## Begin

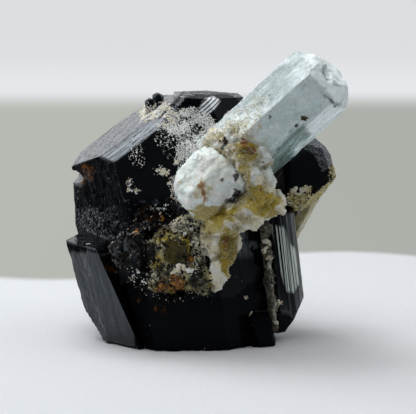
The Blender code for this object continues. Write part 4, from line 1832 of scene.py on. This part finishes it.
@dataclass
class Prism:
    """The aquamarine: a flat-faced clear prism with an etched end and veils inside."""

    node: str = "aquamarine_prism"
    axis: tuple = (0.711, -0.19, 0.675)
    edge: float = 0.22
    stretch: float = 2.0
    grooves: Relief = Relief(1.1, 0.03, 3, 31)
    worn: Relief = Relief(1.4, 0.07, 4, 32)
    worn_plates: Plates = Plates(1.1, 0.10, 33)
    etched: Plates = Plates(1.5, 0.20, 34)
    etched_finely: Plates = Plates(0.6, 0.07, 35)
    etched_away: float = 0.05
    dent: float = 0.5
    etched_from: float = 3.2
    etched_wholly: float = 1.5
    veil_count: int = 15
    veil_seed: int = 8
    veil_cells: int = 14
    veil_centre: tuple = (292, 108, -0.0085)
    veil_gap: float = 0.15

    def near_tip(self, points: np.ndarray) -> np.ndarray:
        """How near each point is to the etched end.

        Args:
            points: the points.

        Returns:
            One value a point, 0 to 1.
        """
        reach = points @ unit(self.axis)
        top = reach.max()
        return ease(reach, top - self.etched_from * MM, top - self.etched_wholly * MM)

    def wear(self, made: Surface, near_tip: np.ndarray) -> np.ndarray:
        """The relief of its worn and etched skin.

        Args:
            made: the surface.
            near_tip: how near each of its points is to the end.

        Returns:
            The height at each point, in millimetres.
        """
        points = made.points
        worn = self.worn.at(points) + self.worn_plates.at(points)
        etched = near_tip * (self.etched.at(points) + self.etched_finely.at(points))
        dents = painted(points, TIP_DENTS, 0.3, 0.5) * made.front() * self.dent
        grooves = self.grooves.at(along(points, self.axis, 0.06))
        return grooves + worn + etched - near_tip * self.etched_away - dents

    def frost(
        self, points: np.ndarray, near_tip: np.ndarray, coat: np.ndarray, front: np.ndarray
    ) -> np.ndarray:
        """How frosted each point is, with a painted glint and painted light on the front.

        Args:
            points: the points.
            near_tip: how near each is to the end.
            coat: how far each lies under the sugary coat.
            front: how far each faces the shown side.

        Returns:
            One value a point, 0 to 1.
        """
        clouds = Clumps(1.0, -0.05, 0.3, 38, octaves=5).at(along(points, self.axis, 0.5)) * 0.36
        # The etched end is frosted, and frosted more to lighten it where little light reaches: partly
        # painted light.
        tip = near_tip * (0.48 + 0.18 * Clumps(0.7, -0.1, 0.3, 36).at(points))
        # Painted light: the glint and the lighter front.
        painted_light = painted(points, PAINTED_LIGHT_ON_FRONT, 0.5, 0.8) * front
        edge = region(points, WORN_EDGE, 2, 2) * front * 0.6
        return np.clip(clouds + tip + painted_light + coat * (0.12 + 0.88 * self.lower(points)) + edge, 0, 1)

    @staticmethod
    def lower(points: np.ndarray) -> np.ndarray:
        """How low each point is on the shown side, where the coat is thicker."""
        return ease(VIEW.pixels(points)[:, 1], 84, 128)

    def make(self) -> bpy.types.Object:
        """Builds the crystal.

        Returns:
            The crystal.
        """
        made = Surface(self.node, Fineness(self.edge * MM, self.axis, self.stretch))
        # Its paints are placed on the points as they are before the wear moves them.
        points, near_tip = made.points, self.near_tip(made.points)
        made.push(self.wear(made, near_tip))
        front = made.front()
        coat = region(points, COAT, 5, 9) * front
        # Painted shade on the lower right face and the top left face.
        deep = np.maximum(region(points, SHADED_LOWER_FACE, 2, 1), painted(points, SHADED_TOP_FACE))
        made.paint("stain", painted(points, BROWN_SPOTS, 0.2, 0.3) * front)
        made.paint("pit", painted(points, TIP_PITS, 0.2, 0.3) * front)
        made.paint("frost", self.frost(points, near_tip, coat, front))
        made.paint("yellow", painted(points, YELLOWED) * front)
        made.paint("deep", deep * front)
        clumps = Clumps(0.6, -0.15, 0.25, 37, least=0.15).at(points)
        made.paint("coat", coat * (0.04 + self.lower(points)) * clumps)
        finish = BerylFinish("aquamarine", self.axis)
        prism = made.object("aquamarine", finish.material(), "aquamarine", sharp=20)
        sugar = GrainFinish("coat", ((0.84, 0.83, 0.77), (0.88, 0.88, 0.85), (0.72, 0.66, 0.46)), soft=0.2)
        Scatter("coat", "coat", 75, 0.08, 0.30, seed=51).strew(prism, sugar.material(), "feldspar")
        return prism

    def film(self, made: bmesh.types.BMesh, inside: BVHTree, index: int, place: tuple) -> None:
        """Adds one film, cut off where it would leave the crystal.

        Args:
            made: the mesh that it is added to.
            inside: the crystal's faces.
            index: the film's number, which picks its bend.
            place: its middle, its normal and its radius.
        """
        middle, normal, radius = place
        turn = turn_to(normal).to_matrix()
        layer = made.verts.layers.float["fade"]
        cells, grid = self.veil_cells, {}
        for a in range(cells + 1):
            for b in range(cells + 1):
                u, v = a / cells * 2 - 1, b / cells * 2 - 1
                lift = noise.noise(Vector((u * 1.3 + index, v * 1.3, 3.1 * index))) * 0.35
                point = middle + turn @ Vector((u, v, lift)) * radius
                near, out, _, gap = inside.find_nearest(point)
                if (point - near).dot(out) < 0 and gap > self.veil_gap * MM:
                    grid[a, b] = made.verts.new(point)
                    grid[a, b][layer] = float(1 - ease(np.array([math.hypot(u, v)]), 0.45, 1.0)[0])
        for a in range(cells):
            for b in range(cells):
                around = ((a, b), (a + 1, b), (a + 1, b + 1), (a, b + 1))
                if all(key in grid for key in around):
                    made.faces.new([grid[key] for key in around])

    def veils(self) -> bpy.types.Object:
        """Builds the films inside the crystal, each a curved sheet that fades out at its rim.

        Returns:
            The films.
        """
        rng = np.random.default_rng(self.veil_seed)
        centre, way = np.array(VIEW.at_depth(*self.veil_centre)), unit(self.axis)
        solid = bmesh.new()
        solid.from_mesh(frame["nodes"][self.node].data)
        inside = BVHTree.FromBMesh(solid)
        solid.free()
        made = bmesh.new()
        made.verts.layers.float.new("fade")
        for index in range(self.veil_count):
            middle = centre + way * rng.uniform(-6.0, 5.2) * MM + rng.normal(size=3) * 0.7 * MM
            normal = Vector(rng.normal(size=3) + way * rng.uniform(-0.5, 2.5)).normalized()
            self.film(made, inside, index, (Vector(middle), normal, rng.uniform(1.0, 2.1) * MM))
        bmesh.ops.delete(made, geom=[v for v in made.verts if not v.link_faces], context="VERTS")
        mesh = mesh_of(made, "veils")
        mesh.shade_smooth()
        mesh.materials.append(VeilFinish("veils").material())
        return settle(in_scene("veils", mesh), "aquamarine")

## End

> **YOUR TASK**
Print, please, the lines above from the very first through the one that holds "and etched skin.", both included, word for word and with nothing else.

> **COMPLETE RESPONSE**
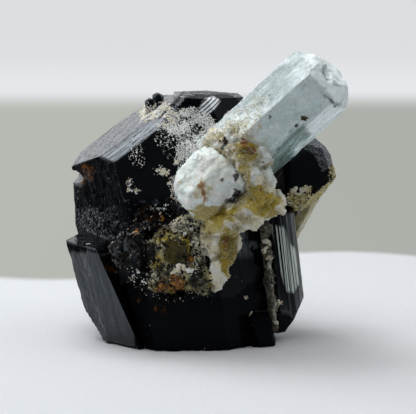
The Blender code for this object continues. Write part 4, from line 1832 of scene.py on. This part finishes it.
@dataclass
class Prism:
    """The aquamarine: a flat-faced clear prism with an etched end and veils inside."""

    node: str = "aquamarine_prism"
    axis: tuple = (0.711, -0.19, 0.675)
    edge: float = 0.22
    stretch: float = 2.0
    grooves: Relief = Relief(1.1, 0.03, 3, 31)
    worn: Relief = Relief(1.4, 0.07, 4, 32)
    worn_plates: Plates = Plates(1.1, 0.10, 33)
    etched: Plates = Plates(1.5, 0.20, 34)
    etched_finely: Plates = Plates(0.6, 0.07, 35)
    etched_away: float = 0.05
    dent: float = 0.5
    etched_from: float = 3.2
    etched_wholly: float = 1.5
    veil_count: int = 15
    veil_seed: int = 8
    veil_cells: int = 14
    veil_centre: tuple = (292, 108, -0.0085)
    veil_gap: float = 0.15

    def near_tip(self, points: np.ndarray) -> np.ndarray:
        """How near each point is to the etched end.

        Args:
            points: the points.

        Returns:
            One value a point, 0 to 1.
        """
        reach = points @ unit(self.axis)
        top = reach.max()
        return ease(reach, top - self.etched_from * MM, top - self.etched_wholly * MM)

    def wear(self, made: Surface, near_tip: np.ndarray) -> np.ndarray:
        """The relief of its worn and etched skin.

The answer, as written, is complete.